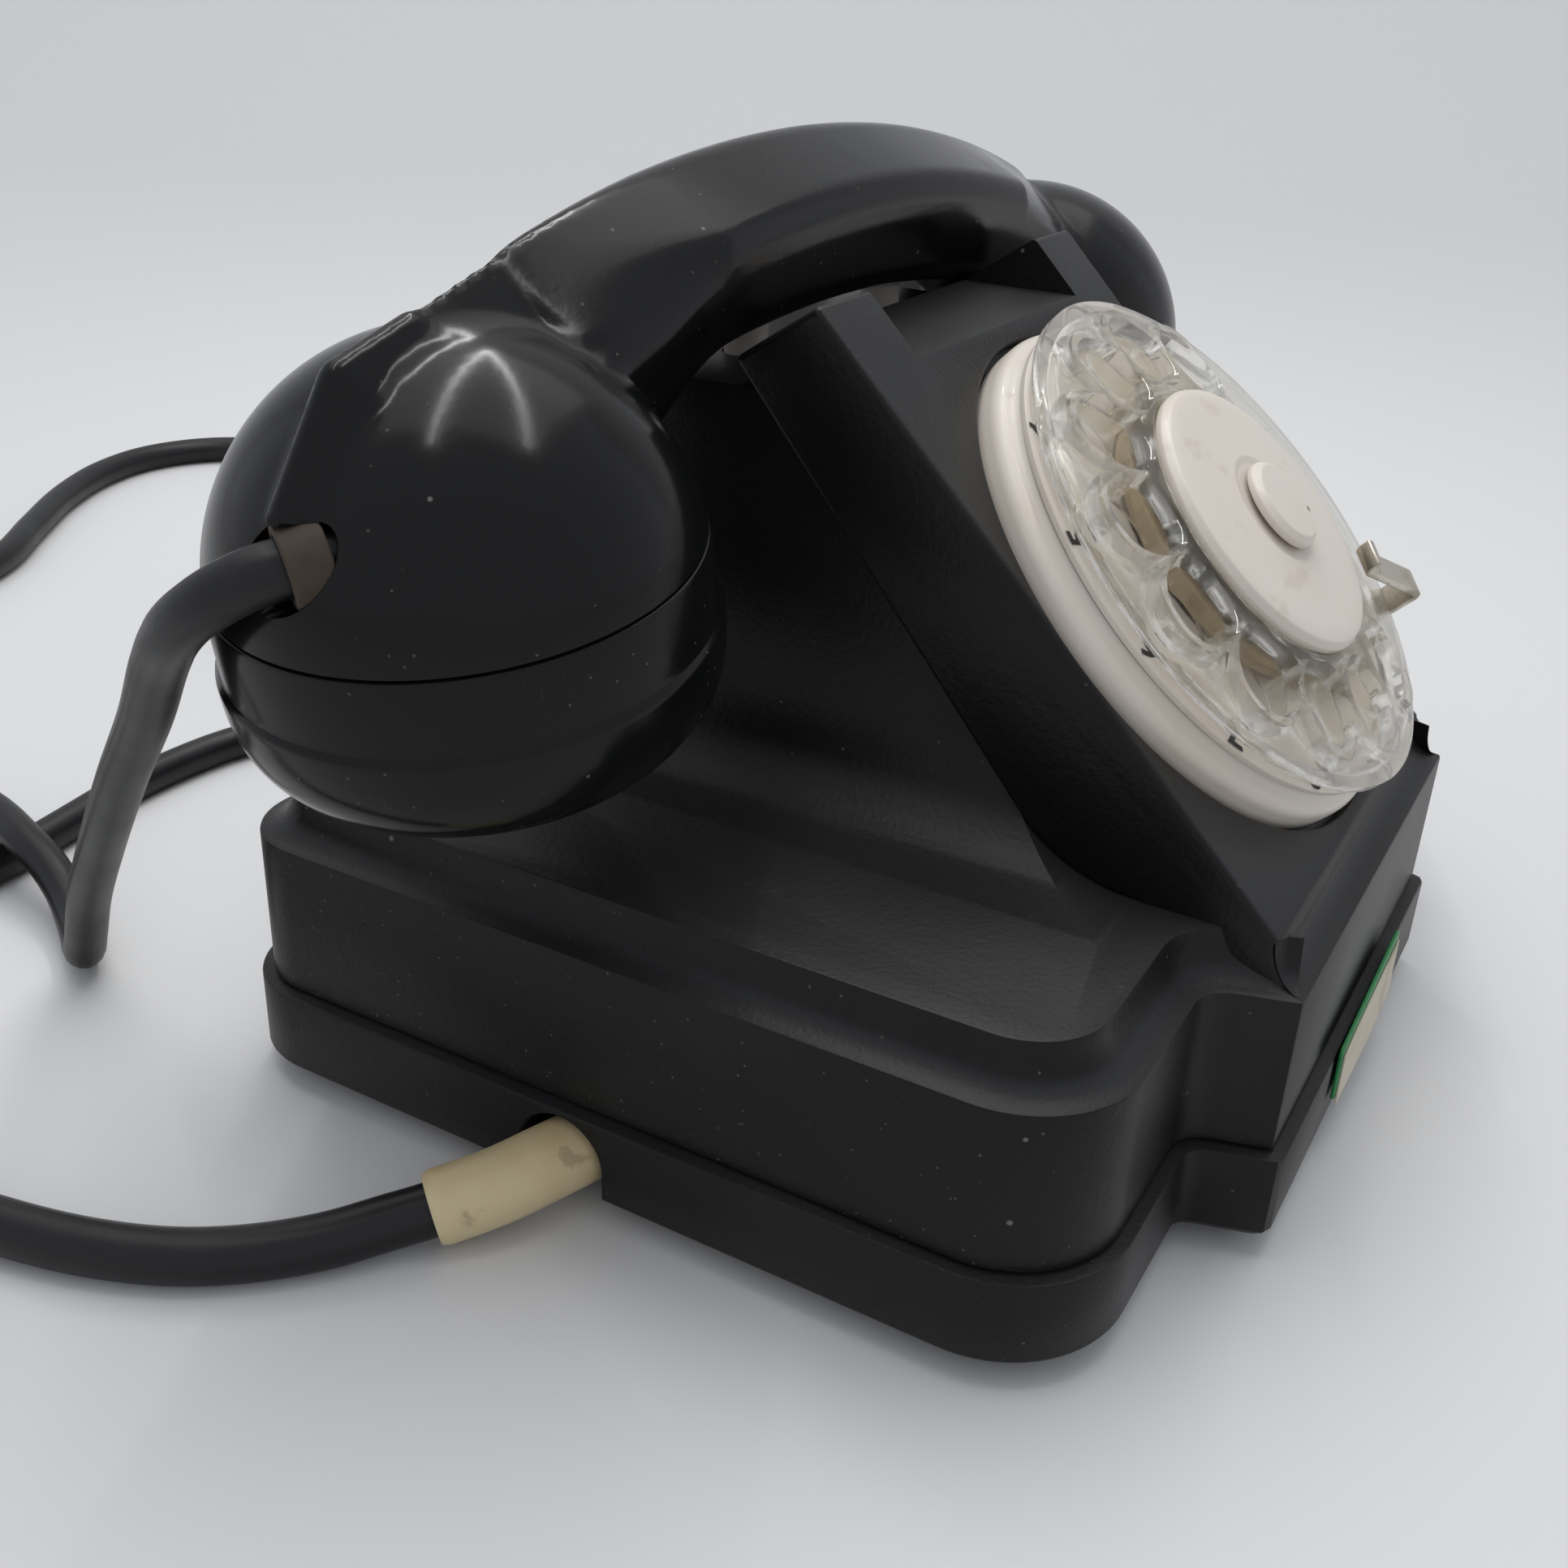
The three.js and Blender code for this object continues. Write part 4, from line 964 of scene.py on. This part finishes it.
def handset_shape(x, y, z):
    """Signed distance, roughly, to the handset's moulding: grip, crown, rib and both domes."""
    half = np.abs(y - GRIP_Y)
    rise = z - (BACK_TOP - (x - BACK_TOP_X) ** 2 / (2 * BACK_RADIUS))
    spread = np.maximum(0, np.abs(x) - 36) / 31
    low = -GRIP_DEPTH - np.where(x < 0, 13, 8) * spread**2
    thin = np.clip(1 - (np.abs(x) - 45) / 40, 0.3, 1)
    drop_by = 0.4 + 0.6 * thin
    middle, edge = (6 * thin, -2.2 * drop_by), (12 * thin, -5.4 * drop_by)
    roof = soft_max(beyond(half, rise, (0.5 + 0.8 * thin, 0), middle), beyond(half, rise, middle, edge),
                    1.2)
    roof = soft_max(soft_max(roof, rise, 0.5), beyond(half, rise, edge, (13.5, -12)), 1.2)
    tuck = beyond(half, rise, (13.5, -12), (11, low + 5))
    under = soft_max(beyond(half, rise, (11, low + 5), (8.8, low)), low - rise, 2)
    grip = soft_max(soft_max(roof, soft_max(tuck, under, 2), 2), np.abs(x) - 74, 3)
    crown = soft_max(soft_max(roof, -rise - 9, 1), np.maximum(x - 84, -93 - x), 2)
    above = soft_max(beyond(-x, z, (84, 114.17), (99.3, 110.2)),
                     beyond(-x, z, (99.3, 110.2), (108.4, 97.1)), 0.8)
    rib = soft_max(soft_max(above, (half - 1 + 0.5 * above) * 0.89, 1), soft_max(-above - 8, 96 - z, 1), 1)
    rib = soft_max(rib, x + 86, 2)
    domes = [np.sqrt((x - hand * CUP_X) ** 2 + half**2 + (z - CUP_Z) ** 2) - CUP_RADIUS for hand in (-1, 1)]
    body = soft_min(soft_min(grip, crown, 1), rib, 1)
    return soft_min(body, np.minimum(*domes), 1.8)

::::

→ **Given instruction**
Word for word, restate all of the data shown above.

→ **Worked answer**
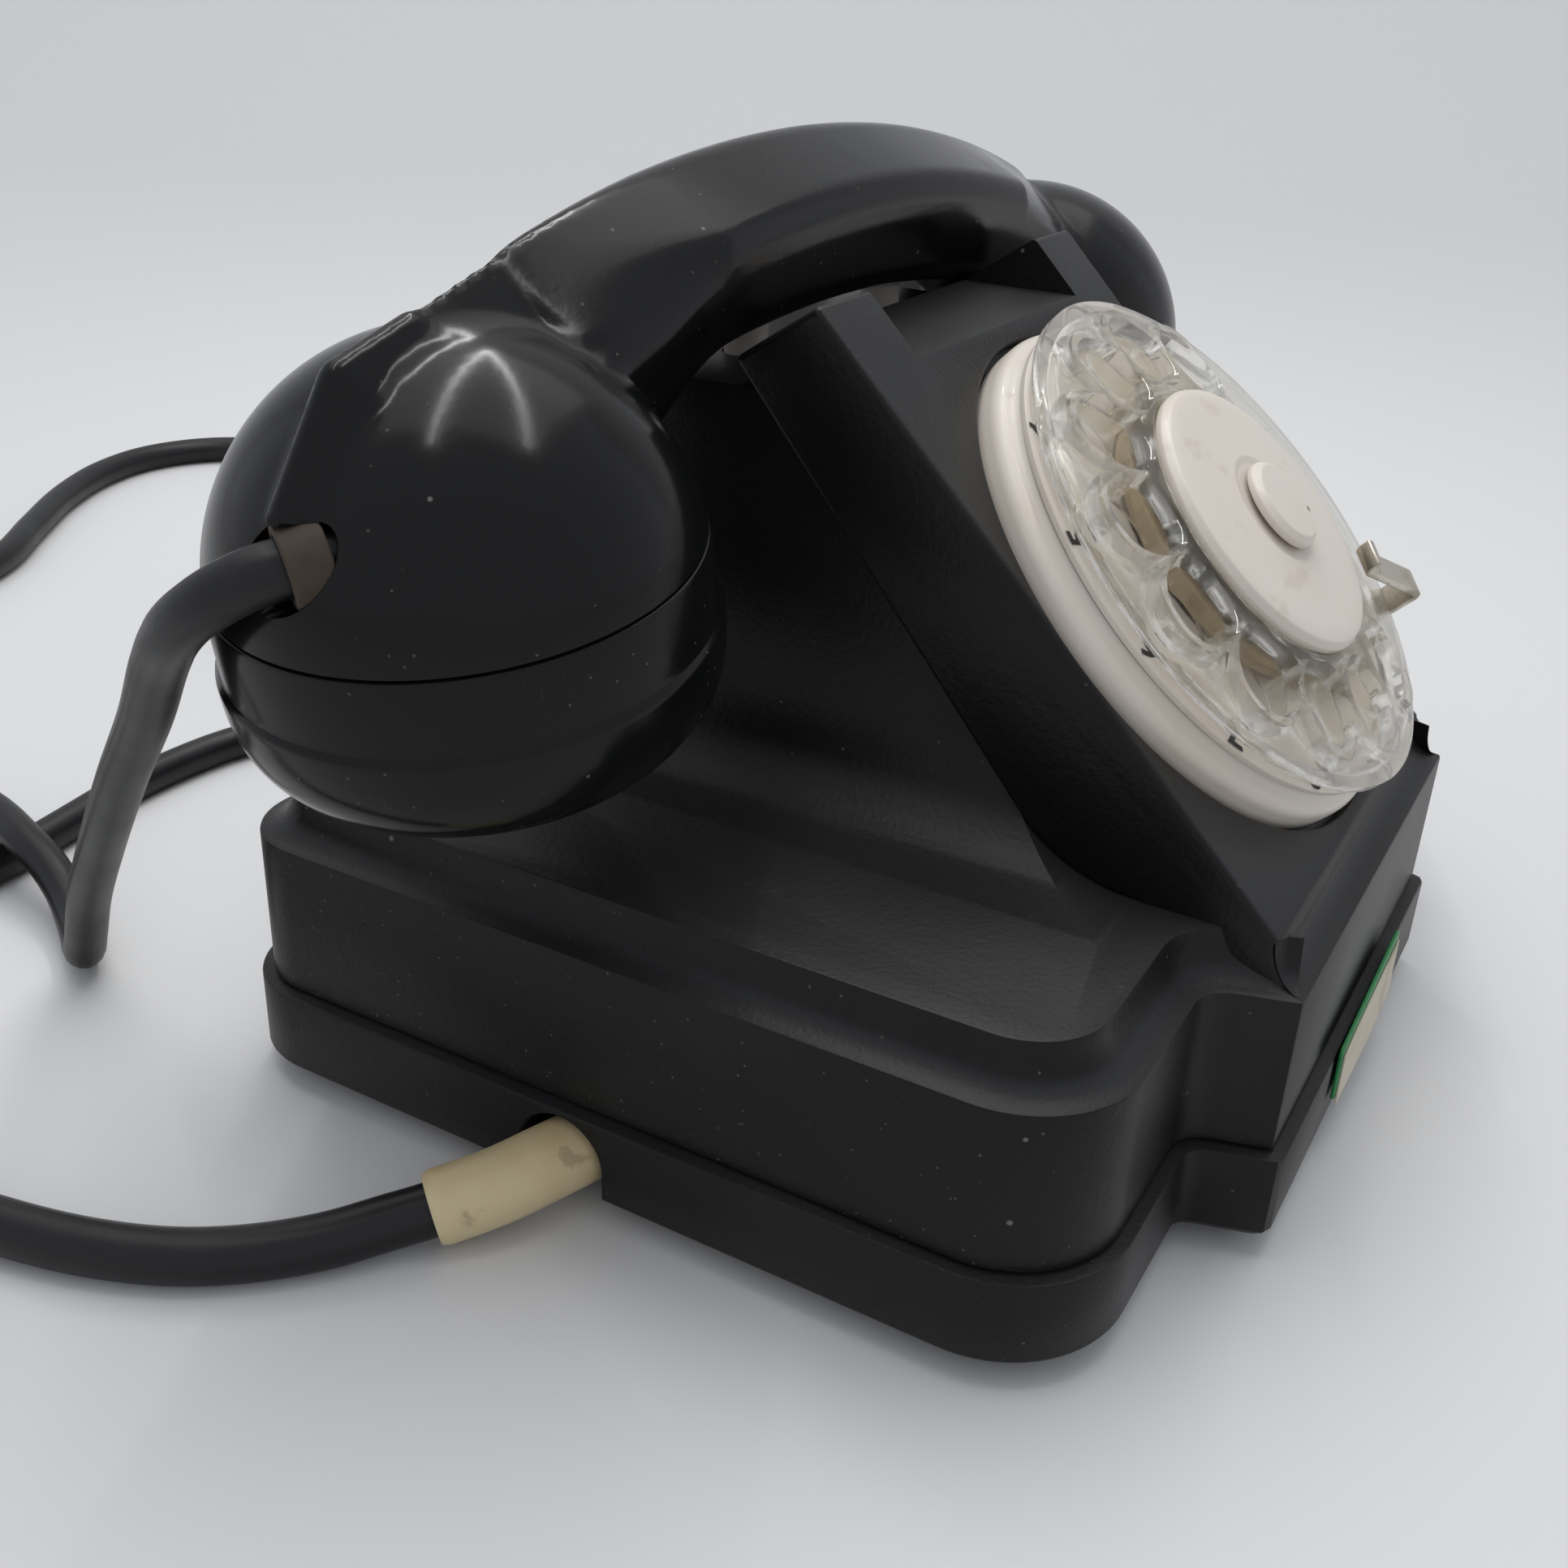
The three.js and Blender code for this object continues. Write part 4, from line 964 of scene.py on. This part finishes it.
def handset_shape(x, y, z):
    """Signed distance, roughly, to the handset's moulding: grip, crown, rib and both domes."""
    half = np.abs(y - GRIP_Y)
    rise = z - (BACK_TOP - (x - BACK_TOP_X) ** 2 / (2 * BACK_RADIUS))
    spread = np.maximum(0, np.abs(x) - 36) / 31
    low = -GRIP_DEPTH - np.where(x < 0, 13, 8) * spread**2
    thin = np.clip(1 - (np.abs(x) - 45) / 40, 0.3, 1)
    drop_by = 0.4 + 0.6 * thin
    middle, edge = (6 * thin, -2.2 * drop_by), (12 * thin, -5.4 * drop_by)
    roof = soft_max(beyond(half, rise, (0.5 + 0.8 * thin, 0), middle), beyond(half, rise, middle, edge),
                    1.2)
    roof = soft_max(soft_max(roof, rise, 0.5), beyond(half, rise, edge, (13.5, -12)), 1.2)
    tuck = beyond(half, rise, (13.5, -12), (11, low + 5))
    under = soft_max(beyond(half, rise, (11, low + 5), (8.8, low)), low - rise, 2)
    grip = soft_max(soft_max(roof, soft_max(tuck, under, 2), 2), np.abs(x) - 74, 3)
    crown = soft_max(soft_max(roof, -rise - 9, 1), np.maximum(x - 84, -93 - x), 2)
    above = soft_max(beyond(-x, z, (84, 114.17), (99.3, 110.2)),
                     beyond(-x, z, (99.3, 110.2), (108.4, 97.1)), 0.8)
    rib = soft_max(soft_max(above, (half - 1 + 0.5 * above) * 0.89, 1), soft_max(-above - 8, 96 - z, 1), 1)
    rib = soft_max(rib, x + 86, 2)
    domes = [np.sqrt((x - hand * CUP_X) ** 2 + half**2 + (z - CUP_Z) ** 2) - CUP_RADIUS for hand in (-1, 1)]
    body = soft_min(soft_min(grip, crown, 1), rib, 1)
    return soft_min(body, np.minimum(*domes), 1.8)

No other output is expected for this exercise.